_Given task_: Output a verbatim copy of the data, cut off after the line that contains "self.points, self.places, self.faces, self.slots".

_Material_:
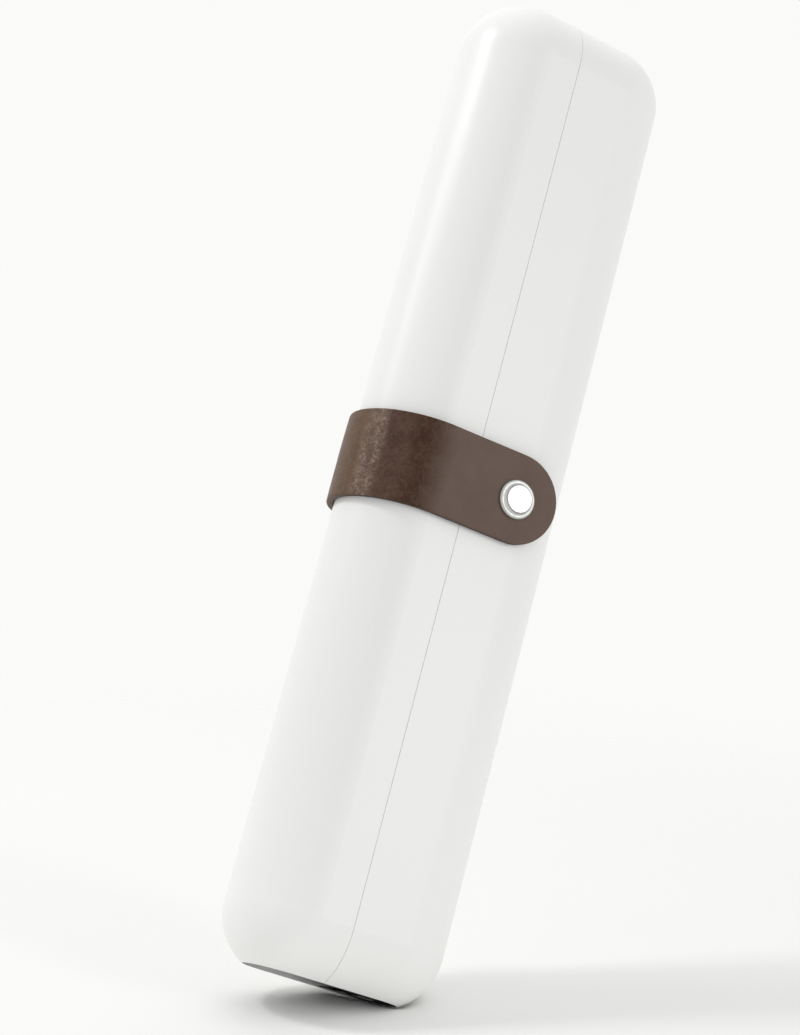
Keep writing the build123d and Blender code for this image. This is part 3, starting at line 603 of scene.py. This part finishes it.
class StrapMesh:
    """Points of the leather with their places on it, and faces with their slots."""

    def __init__(self):
        self.points, self.places, self.faces, self.slots = [], [], [], []

    def add_row(self, row, height):
        """Points at a height above the inner face; returns their numbers."""
        start = len(self.points)
        self.points.extend(strap_point(along, across, height) for along, across in row)
        self.places.extend((BEND_END - along, across, height) for along, across in row)
        return list(range(start, len(self.points)))

    def add_face(self, corners, slot):
        """One face and its slot."""
        self.faces.append(corners)
        self.slots.append(slot)

    def add_sheet(self, inset, height, turned):
        """Whole inner or outer face of the leather; returns the numbers around it."""
        rows = [self.add_row(row, height) for row in strap_grid(inset)]
        for low, high in zip(rows, rows[1:]):
            for i in range(ALONG_STEPS):
                corners = (low[i], low[i + 1], high[i + 1], high[i])
                self.add_face(corners[::-1] if turned else corners, LEATHER_SLOT)
        return around(rows)

    def add_loop(self, inset, height):
        """One turn of points round the cut edge; returns their numbers."""
        return self.add_row(around(strap_grid(inset)), height)

    def join(self, first, second, slot):
        """Faces between two turns of points."""
        for i, start in enumerate(first):
            k = (i + 1) % len(first)
            self.add_face((start, first[k], second[k], second[i]), slot)


def strap():
    """One piece of leather from the rivets round the nose to the round tip."""
    mesh = StrapMesh()
    loops = [mesh.add_sheet(EDGE_ROUND, 0.0, turned=True)]
    for step in range(1, EDGE_STEPS + 1):
        angle = math.pi / 2 * step / EDGE_STEPS
        loops.append(mesh.add_loop(EDGE_ROUND * (1 - math.sin(angle)), EDGE_ROUND * (1 - math.cos(angle))))
    for step in range(EDGE_STEPS):
        angle = math.pi / 2 * step / EDGE_STEPS
        loops.append(mesh.add_loop(EDGE_ROUND * (1 - math.cos(angle)),
                                   STRAP_THICKNESS - EDGE_ROUND * (1 - math.sin(angle))))
    loops.append(mesh.add_sheet(EDGE_ROUND, STRAP_THICKNESS, turned=False))
    for index, (first, second) in enumerate(zip(loops, loops[1:])):
        mesh.join(first, second, LEATHER_SLOT if index > EDGE_STEPS else EDGE_SLOT)
    item = make_piece("strap", mesh.points, mesh.faces, STRAP_SLOTS, mesh.slots)
    place = item.data.attributes.new("strap_place", "FLOAT_VECTOR", "POINT")
    place.data.foreach_set("vector", [value for point in mesh.places for value in point])
    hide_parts("strap_band", "strap_tab")
    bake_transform(item)


# Clasp: sizes of its turned profile

CAP_PLAY = 0.06 * MM
CAP_RADIUS = (cap_high.z - cap_low.z) / 2 - CAP_PLAY
CAP_HEIGHT = cap_high.x - tab_high.x
POST_RADIUS = 1.1 * MM
POST_DEPTH = 0.3 * MM
FOOT_BEVEL = 0.08 * MM
RIM_ROUND = 0.50 * MM
RIM_HEIGHT = 0.62 * MM
RIM_STEPS = 10
GROOVE_WIDTH = 0.06 * MM
GROOVE_DEPTH = 0.03 * MM
WALL_FOOT = 3.22 * MM
WALL_TOP = 2.86 * MM
TOP_ROUND = 0.22 * MM
TOP_STEPS = 6
TOP_RINGS = (0.97, 0.93, 0.5)
TURN_STEPS = 96

# Clasp: its three materials, one metal whose darker copies on the shoulder and rim are painted shade, and how
# many steps of the profile the shoulder takes
CLASP_SLOTS = ("clasp_metal", "clasp_shoulder_shade", "clasp_rim_shade")
TOP_SLOT, SHOULDER_SLOT, RIM_SLOT = range(3)
SHOULDER_STEPS = 4


def quarter_round(radius, height, size, steps):
    """Points of a profile from an upright side over a rounded edge to a flat top."""
    points = []
    for step in range(steps + 1):
        angle = math.pi / 2 * step / steps
        points.append((radius - size * (1 - math.cos(angle)), height - size * (1 - math.sin(angle))))
    return points


def lathe(name, profile, origin, axis, slots, step_slots):
    """Turned piece: profile holds radius and height points, step_slots the slot between each two of them."""
    turn = Vector((0, 0, 1)).rotation_difference(axis).to_matrix()
    points, faces, face_slots, rings = [], [], [], []
    for radius, height in profile:
        count = TURN_STEPS if radius > 0 else 1
        rings.append(range(len(points), len(points) + count))
        for k in range(count):
            angle = 2 * math.pi * k / TURN_STEPS
            place = Vector((radius * math.cos(angle), radius * math.sin(angle), height))
            points.append(origin + turn @ place)
    for low, high, slot in zip(rings, rings[1:], step_slots):
        for k in range(TURN_STEPS):
            n = (k + 1) % TURN_STEPS
            if len(low) == 1:
                faces.append((low[0], high[k], high[n]))
            elif len(high) == 1:
                faces.append((low[k], low[n], high[0]))
            else:
                faces.append((low[k], low[n], high[n], high[k]))
            face_slots.append(slot)
    return make_piece(name, points, faces, slots, face_slots)


def clasp():
    """Cap of the clasp with a rolled rim, a steep shoulder and a flat top; rim and shoulder take darker
    copies of its metal as painted shade.
    """
    rim = [(0.0, -POST_DEPTH), (POST_RADIUS, -POST_DEPTH), (POST_RADIUS, 0.0)]
    rim += [(CAP_RADIUS - FOOT_BEVEL, 0.0), (CAP_RADIUS, FOOT_BEVEL)]
    rim += quarter_round(CAP_RADIUS, RIM_HEIGHT, RIM_ROUND, RIM_STEPS)
    rim += [(WALL_FOOT + GROOVE_WIDTH, RIM_HEIGHT - GROOVE_DEPTH), (WALL_FOOT, RIM_HEIGHT)]
    top = quarter_round(WALL_TOP, CAP_HEIGHT, TOP_ROUND, TOP_STEPS)
    top += [((WALL_TOP - TOP_ROUND) * share, CAP_HEIGHT) for share in TOP_RINGS]
    top.append((0.0, CAP_HEIGHT))
    step_slots = [RIM_SLOT] * (len(rim) - 1) + [SHOULDER_SLOT] * SHOULDER_STEPS
    step_slots += [TOP_SLOT] * (len(top) - SHOULDER_STEPS)
    centre = (cap_low + cap_high) / 2
    origin = Vector((tab_high.x, centre.y, centre.z))
    item = lathe("clasp_cap_turned", rim + top, origin, Vector((1, 0, 0)), CLASP_SLOTS, step_slots)
    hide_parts("clasp_cap")
    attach(item, "strap_end")


strap()
clasp()

# Floor: tilted in the shared frame, because the case leans in the photograph, and dented where the case rests

FLOOR_PITCH = math.radians(7.2)
FLOOR_ROLL = math.radians(4.4)
LEVEL = UP * math.cos(FLOOR_PITCH) + BACK * math.sin(FLOOR_PITCH)
FLOOR_NORMAL = (LEVEL * math.cos(FLOOR_ROLL) + RIGHT * math.sin(FLOOR_ROLL)).normalized()
FLOOR_RADIUS = 0.36
FLOOR_FADE_START = 0.10
FLOOR_DARK = (0.922, 0.922, 0.909)
FLOOR_LIGHT = (0.928, 0.928, 0.915)
FLOOR_ROUGH = 0.7
FLOOR_SPECULAR = 0.15

# The flat floor lies above the case's lowest point, and its dents keep clear of the case
FLOOR_LIFT = 2.3 * MM
FLOOR_CLEARANCE = 0.10 * MM
DENT_CORE = 0.6 * MM
DENT_REACH = 4 * MM
DENTED_RADIUS = 60 * MM

# Rays up from below the floor find the case within this distance of the resting point
OUTER_PIECES = ("rear_shell", "front_shell", "base_plate", "lid_base_plate")
TOUCH_RADIUS = 40 * MM
RAY_START = 8 * MM
RAY_LENGTH = 12 * MM

# Rings of the floor's mesh: evenly spaced by the case, wider and wider beyond
FLOOR_STEPS = 144
FINE_PITCH = 1.2 * MM
FINE_RINGS = 35
FINE_END = FINE_PITCH * FINE_RINGS
COARSE_RINGS = 16


def case_surface():
    """Outer pieces of the case as one tree for ray tests, and their lowest point along the floor's normal."""
    points, polygons = [], []
    for name in OUTER_PIECES:
        start = len(points)
        mesh = nodes[name].data
        points.extend(vertex.co.copy() for vertex in mesh.vertices)
        polygons.extend([start + index for index in face.vertices] for face in mesh.polygons)
    lowest = min(points, key=lambda point: point.dot(FLOOR_NORMAL))
    return BVHTree.FromPolygons(points, polygons), lowest


def floor_material():
    """Pale floor that thins out towards its rim and shows nothing from below."""
    material, tree, shader = new_material("floor_pale")
    vector = object_coordinates(tree)
    cloud = noise_field(tree, vector, scale=6.0, detail=2.0)
    tree.links.new(two_tone(tree, cloud, FLOOR_DARK, FLOOR_LIGHT), shader.inputs["Base Color"])
    shader.inputs["Roughness"].default_value = FLOOR_ROUGH
    shader.inputs["Specular IOR Level"].default_value = FLOOR_SPECULAR
    distance = tree.nodes.new("ShaderNodeVectorMath")
    distance.operation = "LENGTH"
    tree.links.new(vector, distance.inputs[0])
    fade = spread(tree, distance.outputs["Value"], FLOOR_FADE_START, FLOOR_RADIUS, 1.0, 0.0, "SMOOTHSTEP")
    side = tree.nodes.new("ShaderNodeNewGeometry")
    above = combine(tree, "SUBTRACT", 1.0, side.outputs["Backfacing"])
    tree.links.new(combine(tree, "MULTIPLY", fade, above), shader.inputs["Alpha"])
    return material


def floor_plan():
    """Flat points of the floor, ring by ring from its middle, and its faces."""
    radii = [FINE_PITCH * k for k in range(1, FINE_RINGS + 1)]
    radii += [FINE_END * (FLOOR_RADIUS / FINE_END) ** (k / COARSE_RINGS) for k in range(1, COARSE_RINGS + 1)]
    points = [Vector((0, 0, 0))]
    for radius in radii:
        for k in range(FLOOR_STEPS):
            angle = 2 * math.pi * k / FLOOR_STEPS
            points.append(Vector((radius * math.cos(angle), radius * math.sin(angle), 0)))
    faces = [(0, 1 + k, 1 + (k + 1) % FLOOR_STEPS) for k in range(FLOOR_STEPS)]
    for ring in range(len(radii) - 1):
        low = 1 + ring * FLOOR_STEPS
        high = low + FLOOR_STEPS
        for k in range(FLOOR_STEPS):
            n = (k + 1) % FLOOR_STEPS
            faces.append((low + k, high + k, high + n, low + n))
    return points, faces


def floor_needs(points, tree, origin, turn):
    """Points of the flat floor that the case would come through, each with how far it has to go down."""
    needs = []
    for point in points:
        if point.length < TOUCH_RADIUS:
            below = origin + turn @ point - FLOOR_NORMAL * RAY_START
            distance = tree.ray_cast(below, FLOOR_NORMAL, RAY_LENGTH)[3]
            if distance is not None and distance < RAY_START + FLOOR_CLEARANCE:
                needs.append((point, RAY_START + FLOOR_CLEARANCE - distance))
    return needs


def smooth_fall(distance, near, far):
    """1 up to near, 0 from far on, smooth between."""
    share = min(max((far - distance) / (far - near), 0.0), 1.0)
    return share * share * (3 - 2 * share)


def dent_depth(point, needs):
    """Depth of the floor's dents at a point: the most that any need within reach asks for."""
    depth = 0.0
    if point.length < DENTED_RADIUS:
        for place, need in needs:
            distance = (point - place).length
            if distance < DENT_REACH:
                depth = max(depth, need * smooth_fall(distance, DENT_CORE, DENT_REACH))
    return depth


def floor():
    """Round sheet under the case, dented where the case rests, with its origin over the resting point."""
    tree, lowest = case_surface()
    origin = lowest + FLOOR_NORMAL * FLOOR_LIFT
    turn = Vector((0, 0, 1)).rotation_difference(FLOOR_NORMAL)
    flat, faces = floor_plan()
    needs = floor_needs(flat, tree, origin, turn)
    points = [point - Vector((0, 0, dent_depth(point, needs))) for point in flat]
    item = mesh_object("floor", points, faces)
    item.location = origin
    item.rotation_mode = "QUATERNION"
    item.rotation_quaternion = turn
    item.data.materials.append(floor_material())


floor()

# Lights and world

# Lamps: name, place, width, height, power, and whether the polish of the object mirrors it
LAMPS = (
    ("key", (-0.45, 0.62, 0.06), 0.10, 0.10, 1.35, True),
    ("left_front", (-0.62, 0.50, 0.00), 0.14, 0.14, 0.40, True),
    ("right_front", (0.83, 0.19, 0.55), 0.30, 0.50, 1.37, True),
    ("right_side", (0.98, 0.10, 0.05), 0.30, 0.80, 0.18, True),
    ("overhead", (0.05, 0.92, -0.45), 0.90, 0.90, 1.90, False),
)
WORLD_LIGHT = 0.672
WORLD_SEEN = (0.960, 0.960, 0.945)


def studio(right, up, back):
    """A place in metres from the case's centre: along the photograph's right, up and towards the camera."""
    return CENTRE + RIGHT * right + UP * up + BACK * back


def area_light(name, place, width, height, power, mirrored):
    """Soft rectangular lamp that faces the case's centre."""
    data = bpy.data.lights.new(name, "AREA")
    data.shape = "RECTANGLE"
    data.size = width
    data.size_y = height
    data.energy = power
    item = place_object(name, data)
    item.location = studio(*place)
    back = (item.location - CENTRE).normalized()
    side = UP.cross(back).normalized()
    top = back.cross(side)
    item.rotation_mode = "QUATERNION"
    item.rotation_quaternion = Matrix((side, top, back)).transposed().to_quaternion()
    item.visible_glossy = mirrored


def world():
    """Pale surroundings: even light on the object, near white where they are seen."""
    data = bpy.data.worlds.new("studio")
    data.use_nodes = True
    tree = data.node_tree
    tree.nodes.clear()
    output = tree.nodes.new("ShaderNodeOutputWorld")
    seen = tree.nodes.new("ShaderNodeBackground")
    light = tree.nodes.new("ShaderNodeBackground")
    mix = tree.nodes.new("ShaderNodeMixShader")
    path = tree.nodes.new("ShaderNodeLightPath")
    seen.inputs["Color"].default_value = (*WORLD_SEEN, 1.0)
    seen.inputs["Strength"].default_value = 1.0
    light.inputs["Color"].default_value = (1.0, 1.0, 1.0, 1.0)
    light.inputs["Strength"].default_value = WORLD_LIGHT
    either = combine(tree, "MAXIMUM", path.outputs["Is Camera Ray"], path.outputs["Is Glossy Ray"])
    any_seen = combine(tree, "MAXIMUM", either, path.outputs["Is Transmission Ray"])
    sources = (any_seen, light.outputs["Background"], seen.outputs["Background"])
    for source, socket in zip(sources, mix.inputs):
        tree.links.new(source, socket)
    tree.links.new(mix.outputs["Shader"], output.inputs["Surface"])
    bpy.context.scene.world = data


def camera():
    """Camera at the photograph's place."""
    data = bpy.data.cameras.new("camera")
    data.lens = CAMERA_LENS
    data.clip_start = CAMERA_NEAR
    data.clip_end = CAMERA_FAR
    item = place_object("camera", data)
    item.location = CAMERA_PLACE
    item.rotation_mode = "XYZ"
    item.rotation_euler = CAMERA_TURN
    bpy.context.scene.camera = item


for lamp in LAMPS:
    area_light(*lamp)
world()
camera()
bpy.context.scene.view_settings.view_transform = "Standard"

_Complete response_:
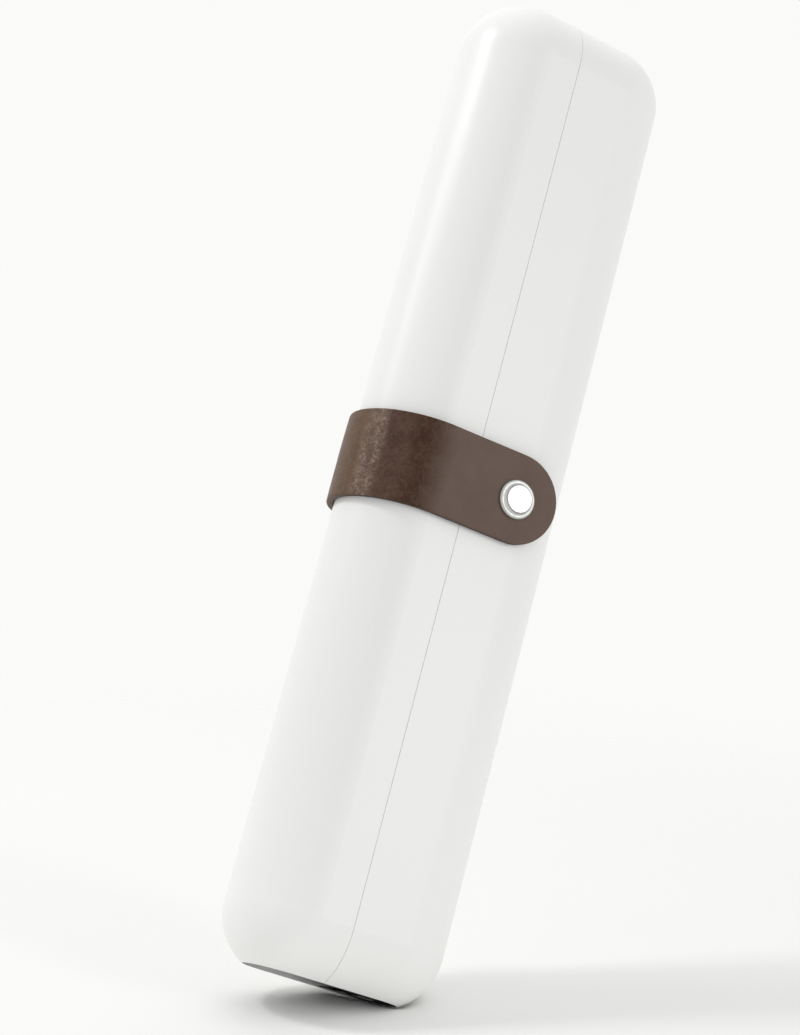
Keep writing the build123d and Blender code for this image. This is part 3, starting at line 603 of scene.py. This part finishes it.
class StrapMesh:
    """Points of the leather with their places on it, and faces with their slots."""

    def __init__(self):
        self.points, self.places, self.faces, self.slots = [], [], [], []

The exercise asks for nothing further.